Perhaps he is still feeling his way, aware that his room for maneuverability is constrained by the 50-50 partisan split on his panel. By contrast to Roth, Grassley — once he makes up his mind on something — is a bulldog. In the early 1980s the Pentagon underestimated Grassley’s resolve, writing off his criticisms of defense waste as coming from a hog farmer. Well, that Iowa hog farmer played a key role in exposing a major spare-parts scandal that inspired some defense procurement reforms (remember those $500 coffee pots and $280 coffee pots?).

Now, if Grassley figures out that the U.S. antidumping laws — like the Pentagon’s relationship with many defense contractors — are a scam on consumers and taxpayers, the steel lobby is in trouble. Certainly no Iowa senator — aware that the steel guys want to sacrifice the interests of farmers in the FTAA and WTO — should be in love with antidumping.

Early this year, Grassley played an important role in talking President Bush out of the (nutty) idea to downgrade the role of the U.S. Trade Representative, and give it instead to the Commerce Secretary.
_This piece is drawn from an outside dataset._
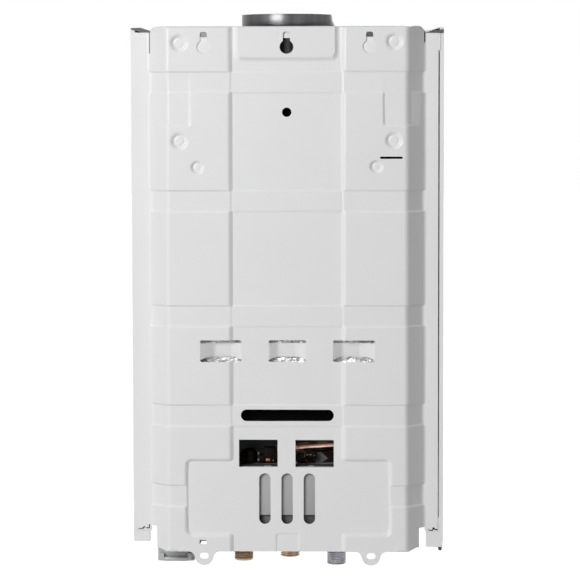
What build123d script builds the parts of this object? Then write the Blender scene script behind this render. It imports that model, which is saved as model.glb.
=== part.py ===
from build123d import *
import math
import os

# Wall-hung instantaneous propane water heater, in millimetres.
# Origin: centre of the middle keyhole on the wall plane. +Z is up, +Y leads from the wall to the
# front of the heater, and +X is to the right when the back is seen from the wall side.

# ---- driving dimensions -------------------------------------------------------------------------
sheet = 1.0                     # wall of the pressed steel panel and the cover
play = 0.3                      # clearance between pieces that must not touch
slip = 0.05                     # radial clearance of a running fit
seat = 0.1                      # radial clearance of a tube in a punched hole

# back panel
face_half = 128.0               # half width of the rear face
foot_half = 147.8               # half width where the sloping sides end
pan_depth = 20.0                # rear face to flange
pan_top = 22.1
pan_bottom = -542.0
flange_right_gap = 5.8          # from the edge of the cover
flange_left_gap = 0.4
flange_top = 16.0
flange_bottom = -519.0
flange_gap_bottom = -10.0       # gap between the flanges and the sides, from here up
step_in_z = -513.5              # below this the sloping sides are cut back
step_in = 5.8
pan_corner = 6.0                # rounding of the two upper corners
corner_cut_left = (-130.0, 2.8)  # where the slanted lower corners start, and how far they rise
corner_cut_right = (128.5, 4.8)
slit_width = 1.0                # bent-tab slits near the lower ends of the flanges
slit_rise = 3.0
flange_slit_z = -517.4
flange_slits = (2.5, 5.8, 7.4, 14.5)  # from the foot of the side: near slit, then far slit
band_depth = 1.6
band_slope = 1.8
bands = [(-25.2, -49.9), (-152.0, -176.7), (-275.6, -300.4), (-382.6, -407.9), (-469.7, -495.0)]
channel_half = 58.0             # flat floor of the central channel
channel_depth = 3.2
channel_band_depth = 2.3
channel_flare = 1.25
pad_half = 51.5                 # raised pad round the middle keyhole
pad_bottom = -11.0
pad_corner = 5.0
corner_pad_in = 104.5           # shallow recesses under the first band
corner_pad_bottom = -82.5
tee_left = -107.0               # floor of the wide lower recess
tee_right = 109.0
tee_top = -445.0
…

That was a sign of strength.

But Grassley has also made mistakes. Earlier in the year, Grassley stood by and let Sen. Rick Santorum (R-Pa.) and the steel guys torpedo Thelma Askey’s nomination to the International Trade Commission, simply on grounds that Askey was an honest advocate of free trade. As I reported last month, this was a terrible, intimidating signal to the supposedly independent ITC. The likes of Santorum would not have dared to embarrass Russell Long or Bob Packwood that way.

So, we really don’t know yet if Grassley will be forceful enough to restore the Finance Committee’s tarnished luster. Fast track is where this must begin.
Until that happens, embarrassments like sending the president of the United States to Quebec City without the wherewithal to launch serious negotiations will continue.